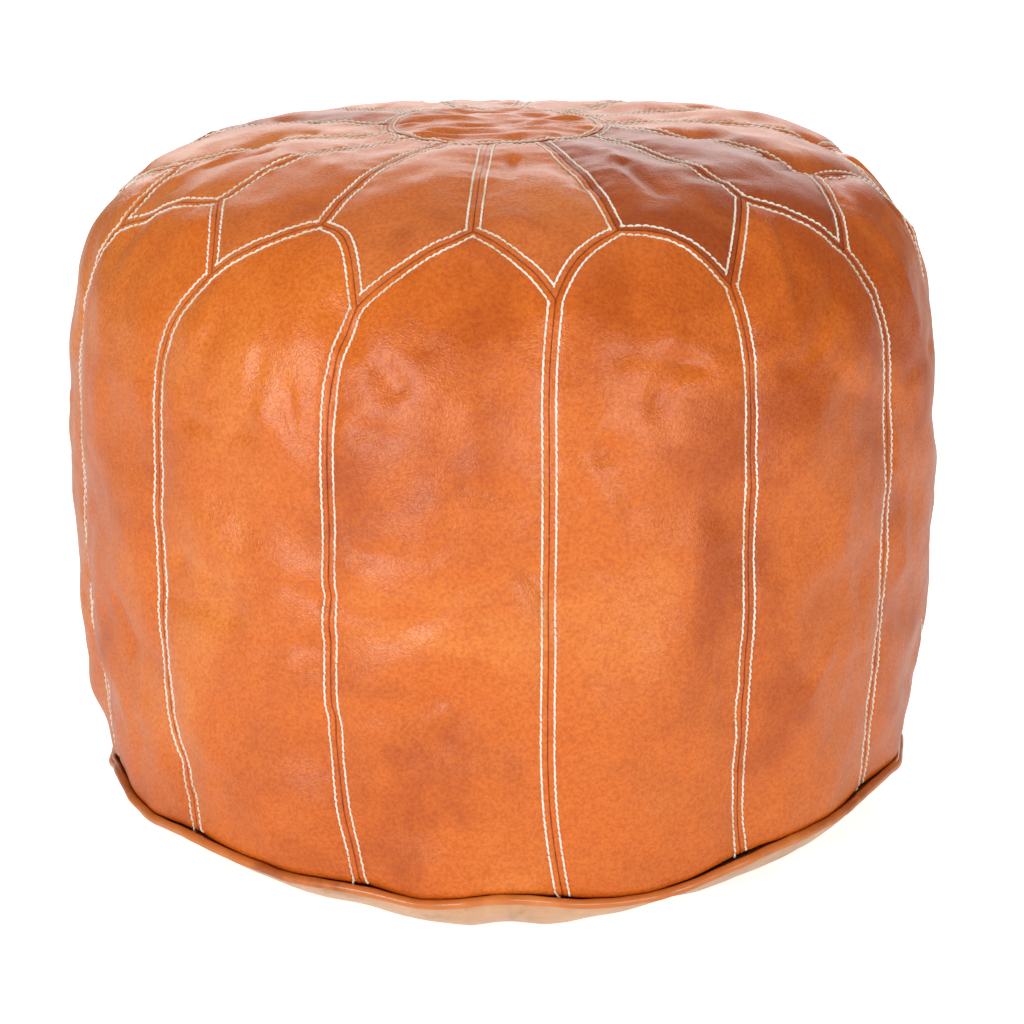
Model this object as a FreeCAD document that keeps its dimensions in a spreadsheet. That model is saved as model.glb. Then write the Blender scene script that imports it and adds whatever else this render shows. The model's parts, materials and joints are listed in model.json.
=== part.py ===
"""Round stuffed leather pouf, in millimetres: +Z is up, the floor is Z = 0 under the middle, and the front is -Y.

The cover is sewn from flat hides: tall arched side panels, pointed crown wedges between their arches,
a round disc in the middle of the crown, and a split-leather base in two halves with a zip between them.
A welt of folded leather round a cotton cord runs in the seam between the side panels and the base.
The zip lies in a valley of the base, clear of the floor, with a slider that runs along it and a pull on the slider.
"""

import FreeCAD, Part
import math
import os
import re

import Sketcher
from FreeCAD import Placement, Rotation, Vector

DIMENSIONS = {
    # the cover
    "panel_count": 14,
    "first_seam": 5.5,  # degrees from the front to the first side seam
    "leather": 1.8,
    "seam_gap": 0.4,
    "widest_radius": 250,
    "waist_height": 183,
    "base_radius": 235,
    "shoulder_height": 289,
    "shoulder_radius": 85,
    "crown_angle": 78,  # how far the shoulder turns before the flatter crown takes over
    "disc_radius": 61,
    "tip_angle": 43,  # where on the shoulder the wedges end in a point
    "apex_angle": 73,  # where on the shoulder the arches end in a point
    "arch_radius": 80,
    "seam_allowance": 10,
    # the welt
    "welt_height": 24,
    "welt_ring_radius": 238.4,
    "welt_radius": 3,
    "welt_leather": 0.9,
    "cord_radius": 2,
    # the base
    "split_leather": 1.6,
    "base_roll": 20,
    "valley_half": 24,
    "valley_top_half": 14,
    "valley_rise": 9,
    "window_half": 7,
    "patch_start": 197,
    # the zip
    "zip_turn": -50,
    "tape_edge": 3.1,
    "tape_width": 14,
    "tape_thickness": 0.6,
    "tape_height": 10.7,
    "tape_length": 400,
    "tooth_pitch": 3.2,
    "tooth_width": 1.3,
    "tooth_reach": 0.9,
    "tooth_height": 2.4,
    "tooth_count": 116,
    "chain_start": -182,
    "slider_rest": -180,
    "slider_length": 12,
    "slider_half_width": 5.5,
    "slider_plate": 1.1,
    "slider_inside": 3,
    "bridge_reach": 3.2,
    "bridge_bar": 1.2,
    "bridge_half_length": 4,
    "bridge_half_width": 1.2,
    "pull_length": 32,
    "pull_half_width": 4,
    "pull_thickness": 1.2,
    "pull_window_half": 1.7,
    "pull_window_length": 6.5,
    # the filling
    "filling_clearance": 0.6,
}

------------

WRITTEN REQUEST =
Each line in the listing above either holds the string "that" or does not; state how many do, giving the number only.

FULL RESPONSE =
2